While my H.R.G. was being prepared for its first Le Mans, I joined the ranks of Fiat “Mouse” owners, and covered 15,000 pleasant miles with no major troubles and not even a decoke. My specimen did some but not all of the funny things they are alleged to do: the gear lever fell off once, and the clutch thrust race made nasty noises but never actually burst. What I do think is so remarkable about Fiats, and many other Continental cars, is that the defects, if any, are promptly and invariably rectified in subsequent batches, without necessarily waiting for a new “model” to be due. The vane-type oil pump of the ’37 Mice was replaced by a gear pump on the ’38’s: the clutch has undergone several progressive stages of improvement, and so on. I have just been rebuilding a very early 1937 model, with nearly 40,000 miles to its credit, and have been able to incorporate almost all of the subsequent improvements. I shall be using this next winter, if we are spared, when the H.R.G. is at last given a rest after many, many miles on puddle petrol.

My 3-litre trials Bentley you know something about, from the description in the December, 1938, MOTOR SPORT. She began as a joke, when my wife insisted upon resuming trials for the 1938-39 season: Marcus Chambers and I talked it over, got really interested, and decided to apply all our joint knowledge with a view to making a real job of it. I do not for one instant regret that the cost rather ran away from what was originally visualised, for the car is a delight and, when I really learn how to handle it, capable of surprising results in trials work. Of course, the handicap of its considerable weight and bulk cannot ever be entirely overcome.

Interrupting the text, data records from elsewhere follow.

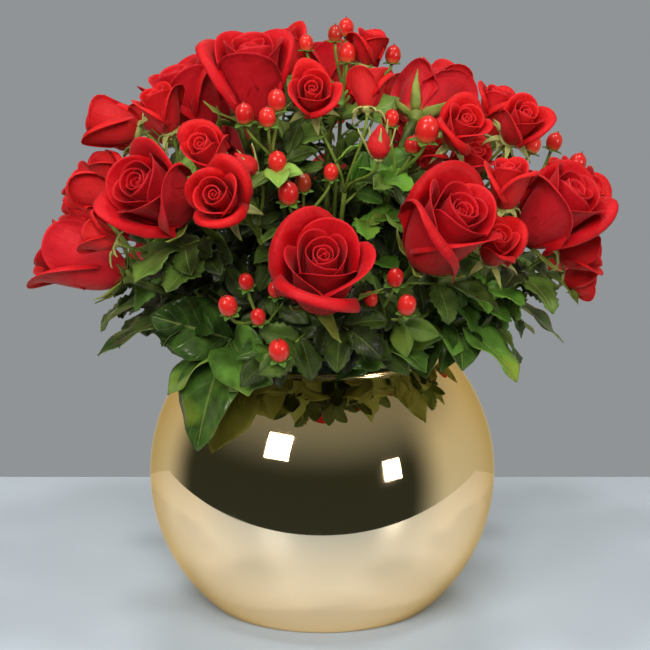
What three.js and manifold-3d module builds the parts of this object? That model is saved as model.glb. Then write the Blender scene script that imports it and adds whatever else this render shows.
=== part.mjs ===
/*
 * Floral table centerpiece. A round bowl of mirror-gold glass holds a plug of wet floral foam, and
 * cut stems are pushed into the foam so that their heads make a dome: large roses, spray roses,
 * berried sprigs and, round the rim, a collar of trailing leaves.
 *
 * Millimetres, +Z up. The origin is the middle of the bowl's foot, and the front is towards -Y.
 * A place in the dome is a bearing round the bowl (0 in front, 90 to the right), a tilt from
 * upright, both in degrees, and a reach from the heart, the point that the stems spread from.
 */
import * as THREE from 'three';
import { mergeVertices } from 'three/addons/utils/BufferGeometryUtils.js';
import Module from 'manifold-3d';

const wasm = await Module();
wasm.setup();

// Bowl
const BOWL_RADIUS = 100;
const BOWL_MIDDLE_Z = 76;
const RIM_Z = 150;
const GLASS_WALL = 3;
const GLASS_FLOOR = 4;
const MOUTH_RADIUS = 67;
const LIP_RADIUS = 1.6;
const ROUND_SIDES = 30;

// Foam
const FOAM_PROUD = 16;
const FOAM_CHAMFER = 8;
const FOAM_CLEARANCE = 0.3;

// Dome
const HEART = new THREE.Vector3(0, 0, 130);
const CLEARANCE = 0.4;
const STEM_DEPTH = 24;
const SEAT_SPREAD = 0.78;
const SEAT_LEAN = 0.7;

// Stems, by what they carry
const LARGE_STEM = 2.6;
const SPRAY_STEM = 1.7;
const SPRIG_STEM = 1.3;
const TRAIL_STEM = 1.4;
const TWIG = 0.9;

// How finely a stem is made: its lengths, and half the sides of its section
const ROUND = { steps: 4, halfSides: 3 };
const SQUARE = { steps: 3, halfSides: 2 };
const FINE = { steps: 2, halfSides: 2 };

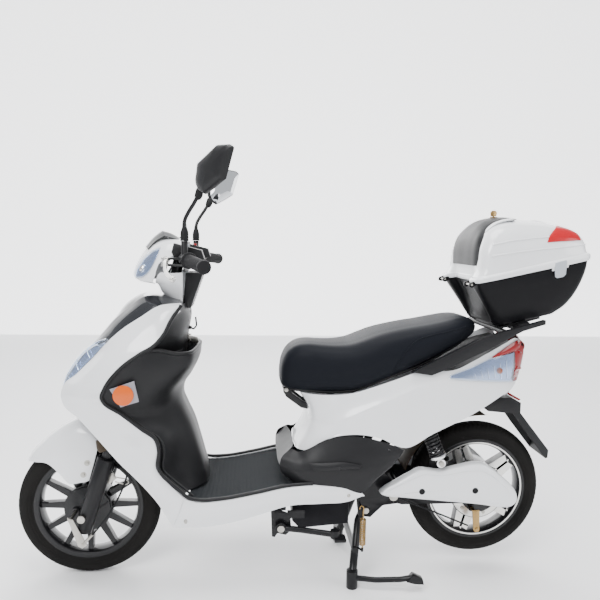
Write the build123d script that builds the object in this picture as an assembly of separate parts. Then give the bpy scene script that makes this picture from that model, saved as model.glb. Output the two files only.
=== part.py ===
from build123d import *
import os
from math import cos, pi, radians, sin

# Electric moped scooter, in millimetres. +X forward, +Y to the rider's left, +Z up.
# The origin is on the ground, under the middle of the bounding box. The scooter stands on its
# centre stand with the front wheel on the ground and the rear wheel lifted.

# ---- driving dimensions ----
WHEEL_R = 210.0
RIM_R = 152.0
TYRE_HALF = 32.0
RIM_HALF = 26.0
FRONT_AXLE = (607.6, 210.0)
REAR_AXLE = (-577.6, 245.0)
AXLE_R = 6.0
RUNNING = 0.05
SKIN = 3.0

RAKE = 18.0
STEER_X = 380.0
STEER_Z = 830.0
FORK_OFFSET = 14.0
FORK_SPREAD = 80.0
STANCHION_R = 15.0
SLIDER_R = 25.0
STEERER_R = 13.0

SWING_PIVOT = (-300.0, 256.0)
STAND_PIVOT = (-218.0, 212.0)
SIDE_STAND_PIVOT = (39.0, 190.0)
SEAT_PIVOT = (22.0, 566.0)
LID_PIVOT = (-493.4, 896.0)
SHOCK_TOP = (-380.0, 497.0)
SHOCK_EYE = (-430.0, 369.0)
SHOCK_Y = 121.0
BAR_END = (245.0, 325.0, 944.0)
BAR_BEND = (337.0, 92.0, 965.0)
BAR_R = 11.0

# ---- outlines, (x, z) in side view unless a comment says otherwise ----
PANEL = [(322, 834), (381, 828), (433, 796), (486, 760), (519, 731), (566, 716), (604, 692), (690, 610),
         (690, 556), (656, 546), (604, 512), (542, 460), (479, 395), (414, 325), (377, 276), (347, 222),
         (340, 211), (311, 296), (350, 339), (383, 371), (385, 390), (382, 450), (391, 467), (424, 493),
         (479, 540), (530, 584), (528, 600), (482, 660), (429, 698), (393, 721), (371, 750), (350, 789)]
GARNISH = [(322, 834), (381, 828), (433, 796), (486, 760), (519, 731), (566, 716), (604, 692), (620, 760),
           (500, 870), (322, 870)]
NOSE_LAMP = [(519, 731), (566, 716), (604, 692), (663, 606), (661, 592), (618, 628), (561, 685)]
SILL = [(340, 211), (262, 210), (114, 241), (73, 257), (4, 270), (-155, 278), (-192, 300), (-138, 318),
        (-61, 325), (21, 322), (114, 303), (211, 287), (276, 284), (311, 296)]
FLOOR_TOP = [(308, 290), (230, 281), (100, 301), (20, 313), (-50, 317)]
REAR_COVER = [(16, 567), (-27, 517), (-3, 460), (21, 416), (2, 405), (-20, 408), (-71, 447), (-146, 465),
              (-235, 455), (-320, 422), (-395, 461), (-510, 514), (-638, 585), (-690, 600), (-690, 740),
              (-641, 738), (-562, 695), (-447, 641), (-348, 643), (-222, 596), (-167, 577), (-100, 570)]
TAIL_LAMP = [(-430, 627), (-650, 608), (-690, 600), (-690, 740), (-663, 732), (-563, 682)]
TAIL_SPLIT = [(-612, 780), (-600, 660), (-636, 655), (-641, 600), (-700, 560), (-700, 780)]
REAR_TRIM = [(50, 402), (16, 372), (-36, 347), (-192, 302), (-243, 359), (-313, 416), (-320, 422),
             (-235, 455),
             (-146, 465), (-71, 447), (-20, 408), (2, 405), (21, 416)]
SEAT_TOP = [(44, 620), (36, 657), (-4, 716), (-70, 711), (-129, 711), (-199, 726), (-293, 757), (-395, 775),
            (-484, 793), (-526, 794), (-541, 770), (-529, 746)]
SEAT_BOTTOM = [(-349, 656), (-277, 630), (-222, 605), (-169, 584), (-103, 577), (-5, 580), (31, 588)]
FENDER = [(778, 366), (758, 394), (714, 443), (666, 468), (623, 478), (566, 432), (571, 395), (595, 307),
          (647, 298), (677, 326), (716, 356), (757, 357)]
COWL = [(471, 908), (456, 952), (427, 993), (384, 1010), (318, 1007), (318, 918), (326, 826), (389, 856),
        (408, 887), (457, 890)]
HEADLIGHT = [(480, 911), (440, 962), (382, 989), (416, 913), (456, 896)]
COLUMN = [(317.5, 915), (268, 915), (304, 812), (320, 816), (325, 826)]
BOX_BASE = [(-507, 908), (-513, 884), (-580, 776), (-596, 771), (-717, 803), (-763, 815), (-799, 835),
            (-827, 898), (-832, 985)]
BOX_LID = [(-509, 909), (-522, 940), (-522, 1000), (-553, 1050), (-587, 1072), (-629, 1078), (-722, 1083),
           (-758, 1072), (-822, 1044), (-830, 1022), (-838, 990), (-832, 986)]
BASE_SIDES = [(114, 760), (133, 850), (155, 940), (159, 1000)]
LID_SIDES = [(160, 880), (160, 1000), (147, 1040), (117, 1062), (75, 1078), (31, 1086)]
LOCK_X = -606.0
LATCH_Y = 164.5
MOTOR_COVER = [(-253, 283), (-371, 351), (-424, 343), (-539, 365), (-575, 357), (-645, 302), (-670, 265),
               (-667, 242), (-631, 227), (-572, 235), (-295, 268), (-260, 273)]
TAIL_GUARD = [(-668, 545), (-700, 528), (-700, 496), (-797, 376), (-795, 352), (-788, 350), (-716, 440),
              (-676, 494), (-597, 502), (-584, 512), (-600, 540)]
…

That is about the lot. They say one’s sports-car education is not complete until one has owned a Bentley and a Bugatti. I have not done the latter but hope to, and should also dearly love one of the original, modern-series Delahayes, like Walker’s car which he and Ian Connell drove at Le Mans in ’39. As for racing cars, my education has not begun at all, and I only hope I shall not be too old as well as too poor to start this “afterwards.”